Now we have IP and Port to establish TCP/UDP connection! But we need to be aware about a couple of caveats of Kubernetes design.
NodeIP is iptables entry what maps PORT to Service, therefore:
Ports can be only within range
30,000~32,767 (by Kubernetes Design)
Port will be exposed to all worker nodes in the cluster, so to access it you need to know worker IP address. In case you have baremetal installation of OpenShift, presumably you have HAProxy/NGINX or something more cool like F5 in front of your cluster. This entity forwards traffic according Red Hat’s recommendations and to get to any of your nodes you might need to access your cluster. First issue that you might notice that recommended settings for HAProxy doesn’t forward custom ports (
30,000~32,767), therefore even you try to resolve your cluster via
WhatEvenYouWantPutHere.apps.<YOUR-CLUSTER-NAME>.<YOUR-DOMAIN-NAME>:30000 it won’t go through default HAProxy configuration. So if you prefer to use NodeIP method you might need to update your HAProxy configuration for each application or even make mapping of
<YOU LIKE PORT> to
<K8s LIKES PORT> It’s good, but not what we are after
How is about to let Kubernetes update port mappings and nodes automatically and keep it actual despite application lifecycle? Sounds good right? You can get it, but this is available only for cloud installation (what we Telco do not have because we need to be OnPrem (on premises). For sure you can use various CIS (Custom Ingress Services) like F5 BIG-IP platform it will do same what AWS/AZURE/GCP do and it will be integrated with your infra and GSLB/SLB. OK, but we are telco and that means we want cool stuff with more control and less vendor lock-in (Sorry F5). So far I would like to explore 2 projects within this post, unfortunately both of them not supported by Red Hat, but I believe it’s matter of time when it will be part of Red Hat OpenShift.

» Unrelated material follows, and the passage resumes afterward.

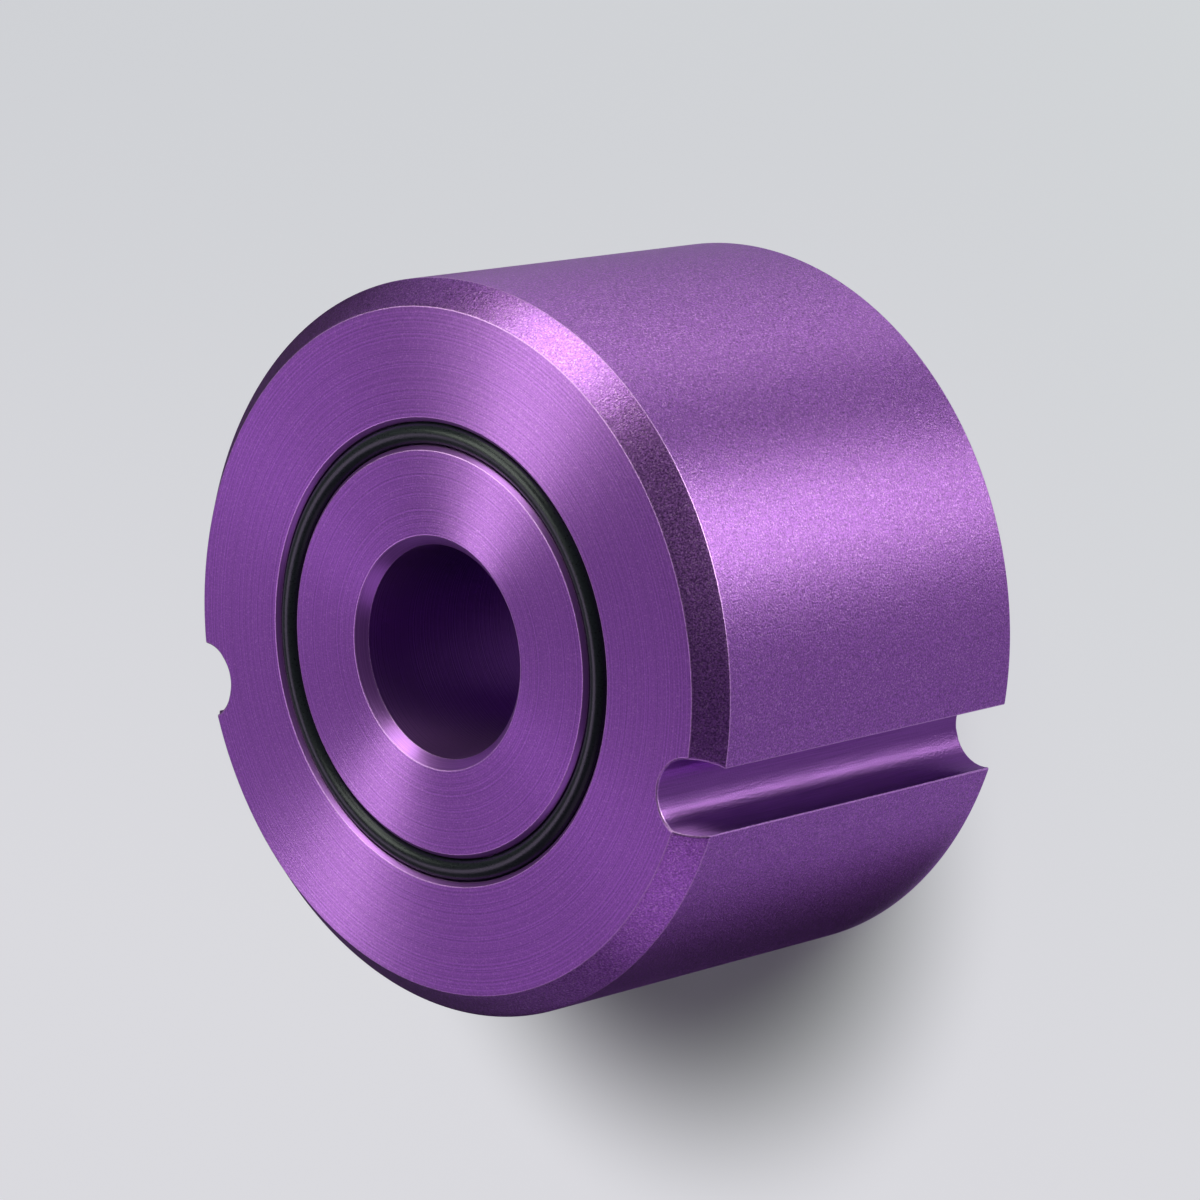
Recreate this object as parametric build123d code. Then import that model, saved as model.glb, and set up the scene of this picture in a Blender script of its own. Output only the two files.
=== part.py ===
from build123d import *
from math import cos, radians, sin
import os

# A turned, bored and fluted aluminium body with a rubber seal ring in its front face.
# Frame: millimetres, +Z along the turning axis. The plain back end stands on Z = 0, the
# front face with the seal ring points up, and the two flutes mirror each other in X.

# ---- Body ----
body_diameter = 50.0
body_length = 30.0
front_chamfer = 1.75
back_edge_break = 0.2

# The outer rim of the front face falls away a little towards the chamfer.
rim_width = 1.85
rim_drop = 0.06

# ---- Bore ----
bore_diameter = 14.5
bore_mouth_chamfer = 0.7
bore_back_break = 0.3

# ---- Flutes, milled along the full length ----
flute_radius = 2.6
flute_depth = 3.85
flute_spread = 152.0
flute_edge_break = 0.15

# ---- Seal ring and its groove in the front face ----
ring_cord = 1.5
ring_mean_diameter = 29.5
ring_side_gap = 0.05
ring_floor_gap = 0.02
groove_depth = 1.4
groove_edge_chamfer = 0.3

# ---- Sizes that follow ----
body_radius = body_diameter / 2
bore_radius = bore_diameter / 2
face_radius = body_radius - front_chamfer
rim_inner_radius = face_radius - rim_width
ring_mean_radius = ring_mean_diameter / 2
groove_half_width = ring_cord / 2 + ring_side_gap
groove_inner_radius = ring_mean_radius - groove_half_width
groove_outer_radius = ring_mean_radius + groove_half_width
groove_floor = body_length - groove_depth
flute_center_radius = body_radius - flute_depth + flute_radius
edge_tolerance = 0.001


def turned_blank():
    """Revolve the half section: outside, face with its rim and groove, and bore."""
    outline = [
        (bore_radius + bore_back_break, 0),
        (body_radius - back_edge_break, 0),
        (body_radius, back_edge_break),
        (body_radius, body_length - rim_drop - front_chamfer),
        (face_radius, body_length - rim_drop),
        (rim_inner_radius, body_length),
        (groove_outer_radius + groove_edge_chamfer, body_length),
        (groove_outer_radius, body_length - groove_edge_chamfer),
        (groove_outer_radius, groove_floor),
        (groove_inner_radius, groove_floor),
        (groove_inner_radius, body_length - groove_edge_chamfer),
        (groove_inner_radius - groove_edge_chamfer, body_length),
        (bore_radius + bore_mouth_chamfer, body_length),
        (bore_radius, body_length - bore_mouth_chamfer),
        (bore_radius, bore_back_break),
    ]
    section = make_face(Plane.XZ * Polyline(*outline, close=True))
    return revolve(section, Axis.Z)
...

Keepalived Operator is Kubernetes operator of well know and acknowledged application within IT industry application called Keepalived. Long story short, you getting one or several VIP (Virtual IP addresses or Floating IP) which can be assigned to elected node via VRRP (Virtual Router Redundancy Protocol). In case main node node become unavailable, VRRP detects it and reallocate VIP to another active node. VRRP is essential between workers as they will be negotiating who should carry IP. So, in case we would like to spin up BGP Client on your Kubernetes cluster what will accept connections from routers you might need to do following steps:
- Define a pool of IP addresses (sure thing within same CIDR of your worker nodes)
- Deploy “keepalived operator” on your OpenShift/Kuberneres cluster.
- Deploy BGP Speaker (ExaBGP, goBGP, Bird, Quagga … on K8S cluster) and expose service with “Load Balancer” type and “External IP” address.
- Operator will do other things for you.
- Setup BGP session with your cluster
- Enjoy BGP full view copy on your Kubernetes cluster (Why? May be to create another looking glass or monitoring anomaly of your AS or load them in Graph Database)
Cool things about Keepalived operator:
- It’s Kubernetes operator, therefore it’s taking care about application lifecycle
- It can be assigned to particular node (Hello VRF!)
- It supports cloud native monitoring
- It can co-exist with OpenShift native services (be aware about support)
Please be noted that keepalived operator doesn’t provide pure load balancing capabilities like keepalived virtual server, only High Availability, therefore all traffic to service will go through one node.
MetalLB is new and very promising project of cloud native load balancing with support of VIP (Virtual IP) and BGP ECMP (💜💘♥). This beast supports 2 configuration methods Layer2 and BGP. Please be noted project is “Beta”.
This method uses same concept with Keepalived, with a couple of differences in realisation. For example MetalLB L2 uses memerlist based on gossip not VRRP like keepalived, but overall concept is nearly the same.
Now we are talking! BGP is well know and beloved protocol for Telco and everyone respect it. If you are not familiar with BGP, have a look here. So MetalLB can establish BGP session with BGP router and advertise virtual IP to your network.
Also MetalLB supports ECMP, therefore traffic will be speaded across all BGP Speakers in cluster.
Cool things about MetalLB:
- Two modes L2 and BGP
- Supports Ingress
- Pin L2/BGP to worker nodes
- Compatible with CNI (Container Network Interface)
- Load Balancing with ECMP
- Almost unlimited number of L2 routers (VRRP has limit of 255)
With help of methods above you easily define an IP address or FQDN with one of floatingIPs in a pool what can be used by all your network elements to send SNMP Traps or configured as destination address for Event Driven Telemetry. MetalLB or Keepalived take care about IP availability and Kubernetes make sure that service is resilient and available
OpenShift provides new capabilities for Telco and Open Source community is moving forward to make it happen. OpenShift and Kubernetes are dominating in clouds, but in next few years it will be another standard for Telco Applications.
In terms of load-balancing MetalLB looks very promising from my point of view and allow to make real cool stuff, meanwhile Keepalived is mature and acknowledged in the community.